(Rows from an object dataset)
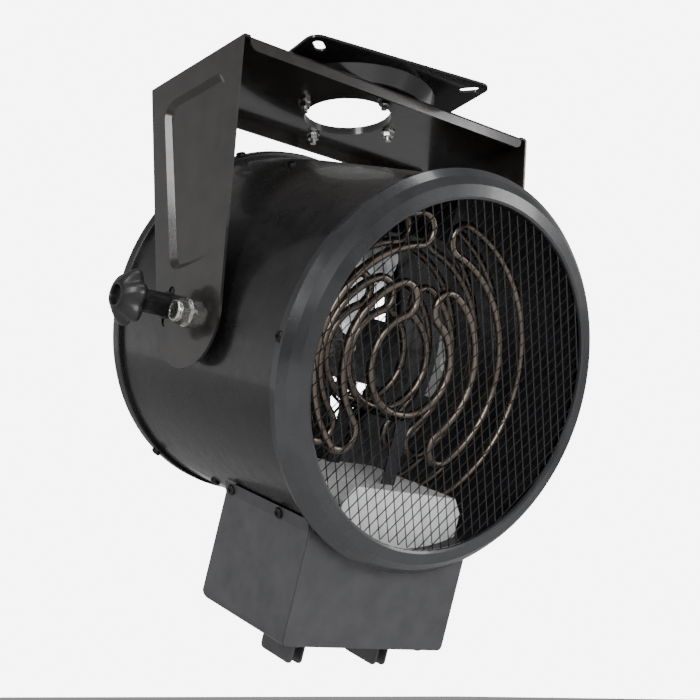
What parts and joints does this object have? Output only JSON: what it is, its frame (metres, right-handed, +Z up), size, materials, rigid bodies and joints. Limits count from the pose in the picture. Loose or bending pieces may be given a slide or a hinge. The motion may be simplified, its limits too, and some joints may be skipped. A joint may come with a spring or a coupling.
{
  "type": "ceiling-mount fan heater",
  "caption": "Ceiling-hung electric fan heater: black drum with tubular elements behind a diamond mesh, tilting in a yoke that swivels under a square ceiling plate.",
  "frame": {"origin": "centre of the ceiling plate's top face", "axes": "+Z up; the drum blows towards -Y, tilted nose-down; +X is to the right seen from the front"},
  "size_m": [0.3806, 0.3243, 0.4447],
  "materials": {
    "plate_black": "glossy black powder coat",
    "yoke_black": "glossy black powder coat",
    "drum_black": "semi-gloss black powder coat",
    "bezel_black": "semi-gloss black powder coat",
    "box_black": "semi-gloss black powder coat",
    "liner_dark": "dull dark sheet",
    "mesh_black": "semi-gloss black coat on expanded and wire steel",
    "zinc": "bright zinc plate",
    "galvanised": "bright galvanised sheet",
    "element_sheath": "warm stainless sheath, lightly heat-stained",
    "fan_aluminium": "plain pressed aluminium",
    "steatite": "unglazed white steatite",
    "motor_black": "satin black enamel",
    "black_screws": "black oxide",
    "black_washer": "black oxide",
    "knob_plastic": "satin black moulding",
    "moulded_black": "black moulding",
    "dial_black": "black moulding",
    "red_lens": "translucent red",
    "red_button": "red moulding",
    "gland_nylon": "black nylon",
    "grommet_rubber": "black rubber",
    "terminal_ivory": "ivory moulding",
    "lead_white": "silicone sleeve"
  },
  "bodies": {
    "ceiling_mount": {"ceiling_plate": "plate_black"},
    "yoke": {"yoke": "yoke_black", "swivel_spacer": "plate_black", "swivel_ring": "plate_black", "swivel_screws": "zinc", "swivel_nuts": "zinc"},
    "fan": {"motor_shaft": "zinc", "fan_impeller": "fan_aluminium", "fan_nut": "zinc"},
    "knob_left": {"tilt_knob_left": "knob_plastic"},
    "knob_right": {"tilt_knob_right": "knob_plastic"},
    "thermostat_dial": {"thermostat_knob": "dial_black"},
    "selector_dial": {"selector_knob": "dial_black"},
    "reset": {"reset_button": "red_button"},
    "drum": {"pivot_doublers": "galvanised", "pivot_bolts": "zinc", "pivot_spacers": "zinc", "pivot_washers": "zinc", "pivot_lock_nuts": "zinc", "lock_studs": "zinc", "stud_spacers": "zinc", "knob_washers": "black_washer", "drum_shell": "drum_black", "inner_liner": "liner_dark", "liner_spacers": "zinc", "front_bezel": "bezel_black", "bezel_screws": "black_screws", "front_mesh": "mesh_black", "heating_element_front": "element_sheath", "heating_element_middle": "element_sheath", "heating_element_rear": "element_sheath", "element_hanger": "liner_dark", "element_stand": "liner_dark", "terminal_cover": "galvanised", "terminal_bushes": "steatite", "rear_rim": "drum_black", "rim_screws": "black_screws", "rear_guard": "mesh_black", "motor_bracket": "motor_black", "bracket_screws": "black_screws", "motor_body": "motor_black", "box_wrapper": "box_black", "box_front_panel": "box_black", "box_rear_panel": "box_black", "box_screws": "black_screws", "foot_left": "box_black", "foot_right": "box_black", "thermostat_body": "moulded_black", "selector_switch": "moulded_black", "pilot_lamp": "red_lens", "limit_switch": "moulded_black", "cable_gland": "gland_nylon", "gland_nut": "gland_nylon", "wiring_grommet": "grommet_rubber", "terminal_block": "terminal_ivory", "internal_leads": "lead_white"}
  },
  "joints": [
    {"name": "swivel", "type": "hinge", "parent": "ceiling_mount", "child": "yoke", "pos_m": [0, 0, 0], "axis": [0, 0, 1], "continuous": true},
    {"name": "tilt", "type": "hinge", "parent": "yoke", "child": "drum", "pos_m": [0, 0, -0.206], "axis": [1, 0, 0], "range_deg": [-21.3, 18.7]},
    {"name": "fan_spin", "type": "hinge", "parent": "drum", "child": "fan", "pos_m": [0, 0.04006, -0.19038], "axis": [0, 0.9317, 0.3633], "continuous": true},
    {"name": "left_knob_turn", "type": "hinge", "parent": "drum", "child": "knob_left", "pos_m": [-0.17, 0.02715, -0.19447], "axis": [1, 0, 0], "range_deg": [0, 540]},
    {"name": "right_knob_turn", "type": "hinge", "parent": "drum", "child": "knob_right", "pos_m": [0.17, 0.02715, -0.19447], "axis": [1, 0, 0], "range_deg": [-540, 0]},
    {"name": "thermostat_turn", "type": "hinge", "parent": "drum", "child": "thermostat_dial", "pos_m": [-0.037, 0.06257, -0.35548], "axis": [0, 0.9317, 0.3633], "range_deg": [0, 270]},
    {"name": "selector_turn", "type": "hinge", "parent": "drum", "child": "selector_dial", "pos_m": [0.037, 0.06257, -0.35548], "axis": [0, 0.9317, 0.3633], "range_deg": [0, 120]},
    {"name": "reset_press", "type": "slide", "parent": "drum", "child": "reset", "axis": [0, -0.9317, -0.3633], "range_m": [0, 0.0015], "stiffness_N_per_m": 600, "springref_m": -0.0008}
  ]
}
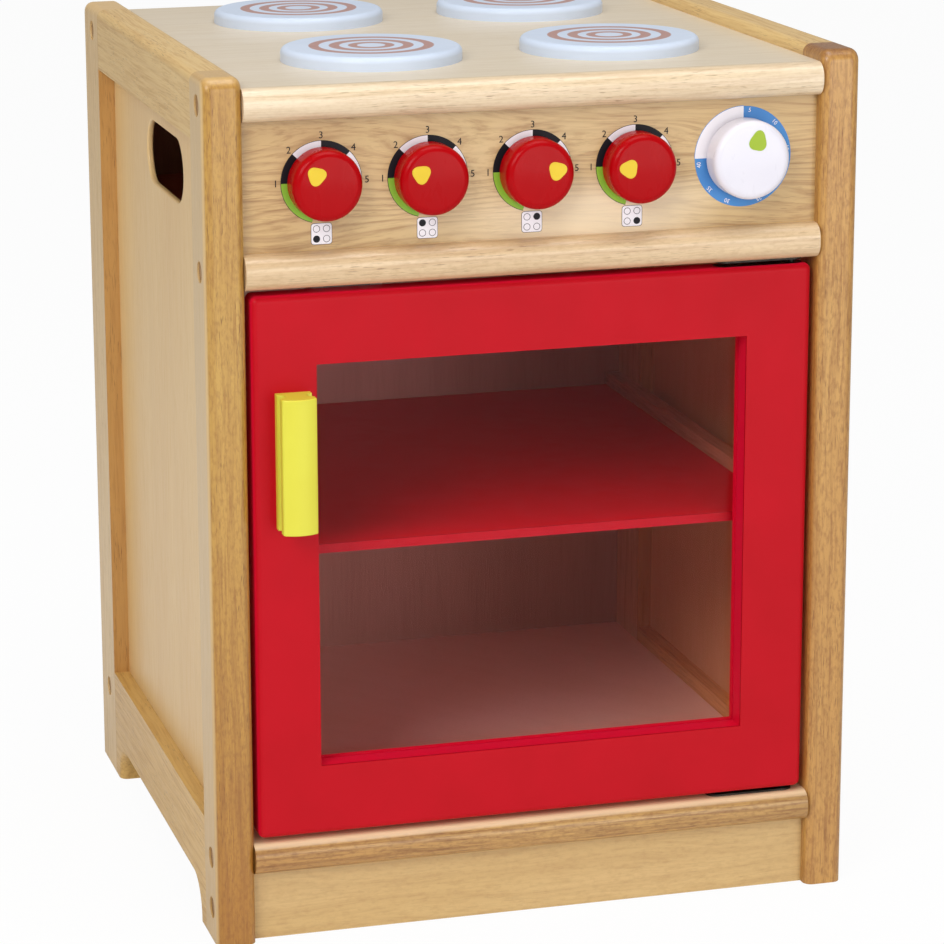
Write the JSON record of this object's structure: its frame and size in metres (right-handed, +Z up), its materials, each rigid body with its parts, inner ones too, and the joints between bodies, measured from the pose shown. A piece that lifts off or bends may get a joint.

_GOAL OF THE EXERCISE_: From the records above, extract every line exactly as it stands.

_PROBLEM SOLUTION_:
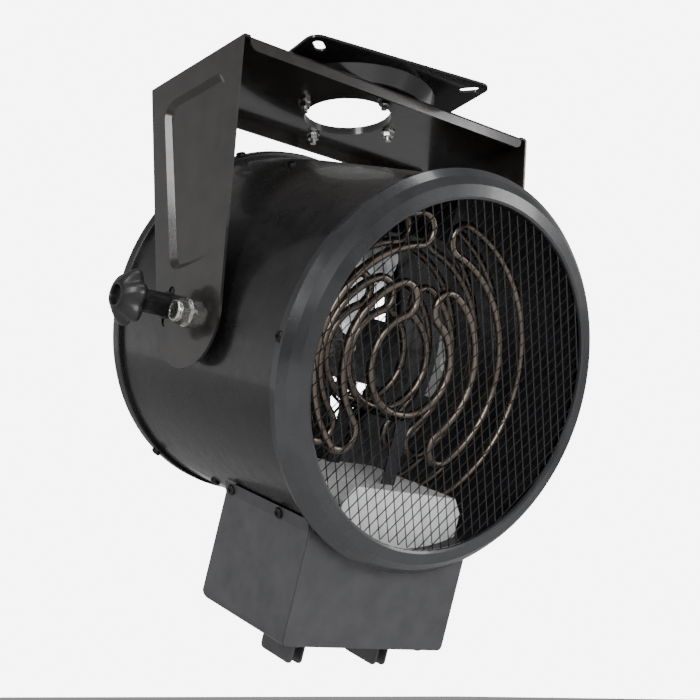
What parts and joints does this object have? Output only JSON: what it is, its frame (metres, right-handed, +Z up), size, materials, rigid bodies and joints. Limits count from the pose in the picture. Loose or bending pieces may be given a slide or a hinge. The motion may be simplified, its limits too, and some joints may be skipped. A joint may come with a spring or a coupling.
{
  "type": "ceiling-mount fan heater",
  "caption": "Ceiling-hung electric fan heater: black drum with tubular elements behind a diamond mesh, tilting in a yoke that swivels under a square ceiling plate.",
  "frame": {"origin": "centre of the ceiling plate's top face", "axes": "+Z up; the drum blows towards -Y, tilted nose-down; +X is to the right seen from the front"},
  "size_m": [0.3806, 0.3243, 0.4447],
  "materials": {
    "plate_black": "glossy black powder coat",
    "yoke_black": "glossy black powder coat",
    "drum_black": "semi-gloss black powder coat",
    "bezel_black": "semi-gloss black powder coat",
    "box_black": "semi-gloss black powder coat",
    "liner_dark": "dull dark sheet",
    "mesh_black": "semi-gloss black coat on expanded and wire steel",
    "zinc": "bright zinc plate",
    "galvanised": "bright galvanised sheet",
    "element_sheath": "warm stainless sheath, lightly heat-stained",
    "fan_aluminium": "plain pressed aluminium",
    "steatite": "unglazed white steatite",
    "motor_black": "satin black enamel",
    "black_screws": "black oxide",
    "black_washer": "black oxide",
    "knob_plastic": "satin black moulding",
    "moulded_black": "black moulding",
    "dial_black": "black moulding",
    "red_lens": "translucent red",
    "red_button": "red moulding",
    "gland_nylon": "black nylon",
    "grommet_rubber": "black rubber",
    "terminal_ivory": "ivory moulding",
    "lead_white": "silicone sleeve"
  },
  "bodies": {
    "ceiling_mount": {"ceiling_plate": "plate_black"},
    "yoke": {"yoke": "yoke_black", "swivel_spacer": "plate_black", "swivel_ring": "plate_black", "swivel_screws": "zinc", "swivel_nuts": "zinc"},
    "fan": {"motor_shaft": "zinc", "fan_impeller": "fan_aluminium", "fan_nut": "zinc"},
    "knob_left": {"tilt_knob_left": "knob_plastic"},
    "knob_right": {"tilt_knob_right": "knob_plastic"},
    "thermostat_dial": {"thermostat_knob": "dial_black"},
    "selector_dial": {"selector_knob": "dial_black"},
    "reset": {"reset_button": "red_button"},
    "drum": {"pivot_doublers": "galvanised", "pivot_bolts": "zinc", "pivot_spacers": "zinc", "pivot_washers": "zinc", "pivot_lock_nuts": "zinc", "lock_studs": "zinc", "stud_spacers": "zinc", "knob_washers": "black_washer", "drum_shell": "drum_black", "inner_liner": "liner_dark", "liner_spacers": "zinc", "front_bezel": "bezel_black", "bezel_screws": "black_screws", "front_mesh": "mesh_black", "heating_element_front": "element_sheath", "heating_element_middle": "element_sheath", "heating_element_rear": "element_sheath", "element_hanger": "liner_dark", "element_stand": "liner_dark", "terminal_cover": "galvanised", "terminal_bushes": "steatite", "rear_rim": "drum_black", "rim_screws": "black_screws", "rear_guard": "mesh_black", "motor_bracket": "motor_black", "bracket_screws": "black_screws", "motor_body": "motor_black", "box_wrapper": "box_black", "box_front_panel": "box_black", "box_rear_panel": "box_black", "box_screws": "black_screws", "foot_left": "box_black", "foot_right": "box_black", "thermostat_body": "moulded_black", "selector_switch": "moulded_black", "pilot_lamp": "red_lens", "limit_switch": "moulded_black", "cable_gland": "gland_nylon", "gland_nut": "gland_nylon", "wiring_grommet": "grommet_rubber", "terminal_block": "terminal_ivory", "internal_leads": "lead_white"}
  },
  "joints": [
    {"name": "swivel", "type": "hinge", "parent": "ceiling_mount", "child": "yoke", "pos_m": [0, 0, 0], "axis": [0, 0, 1], "continuous": true},
    {"name": "tilt", "type": "hinge", "parent": "yoke", "child": "drum", "pos_m": [0, 0, -0.206], "axis": [1, 0, 0], "range_deg": [-21.3, 18.7]},
    {"name": "fan_spin", "type": "hinge", "parent": "drum", "child": "fan", "pos_m": [0, 0.04006, -0.19038], "axis": [0, 0.9317, 0.3633], "continuous": true},
    {"name": "left_knob_turn", "type": "hinge", "parent": "drum", "child": "knob_left", "pos_m": [-0.17, 0.02715, -0.19447], "axis": [1, 0, 0], "range_deg": [0, 540]},
    {"name": "right_knob_turn", "type": "hinge", "parent": "drum", "child": "knob_right", "pos_m": [0.17, 0.02715, -0.19447], "axis": [1, 0, 0], "range_deg": [-540, 0]},
    {"name": "thermostat_turn", "type": "hinge", "parent": "drum", "child": "thermostat_dial", "pos_m": [-0.037, 0.06257, -0.35548], "axis": [0, 0.9317, 0.3633], "range_deg": [0, 270]},
    {"name": "selector_turn", "type": "hinge", "parent": "drum", "child": "selector_dial", "pos_m": [0.037, 0.06257, -0.35548], "axis": [0, 0.9317, 0.3633], "range_deg": [0, 120]},
    {"name": "reset_press", "type": "slide", "parent": "drum", "child": "reset", "axis": [0, -0.9317, -0.3633], "range_m": [0, 0.0015], "stiffness_N_per_m": 600, "springref_m": -0.0008}
  ]
}
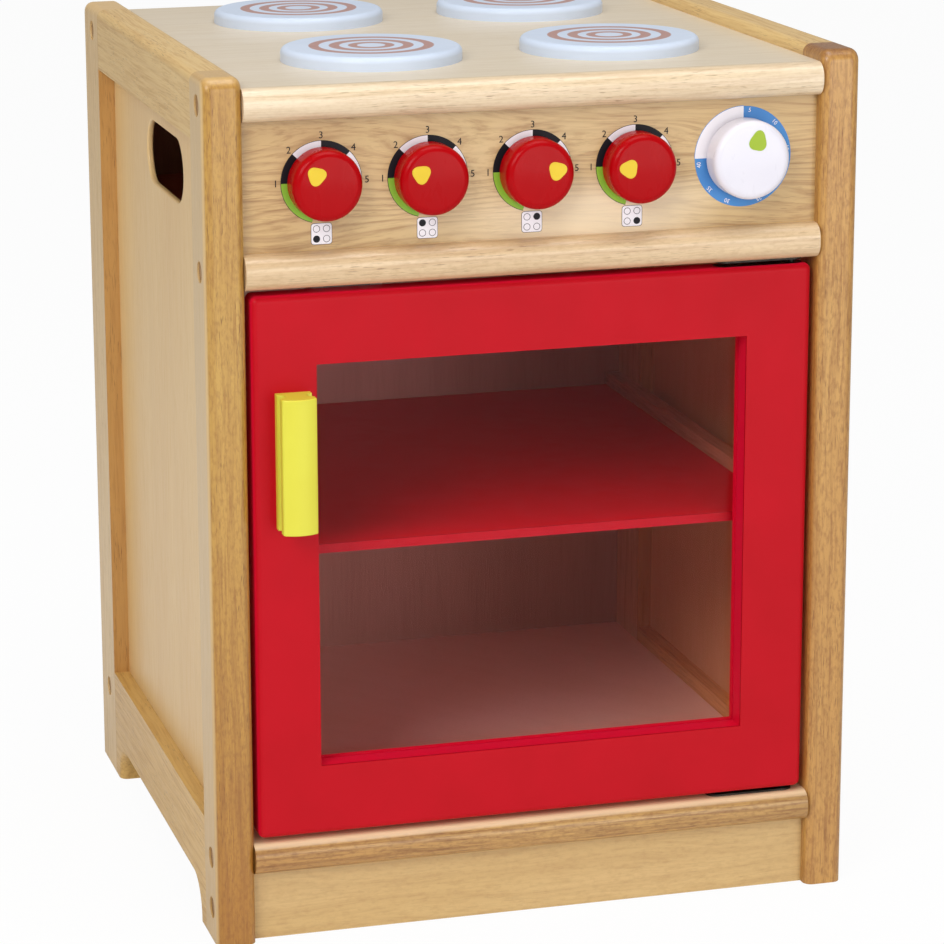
Write the JSON record of this object's structure: its frame and size in metres (right-handed, +Z up), its materials, each rigid body with its parts, inner ones too, and the joints between bodies, measured from the pose shown. A piece that lifts off or bends may get a joint.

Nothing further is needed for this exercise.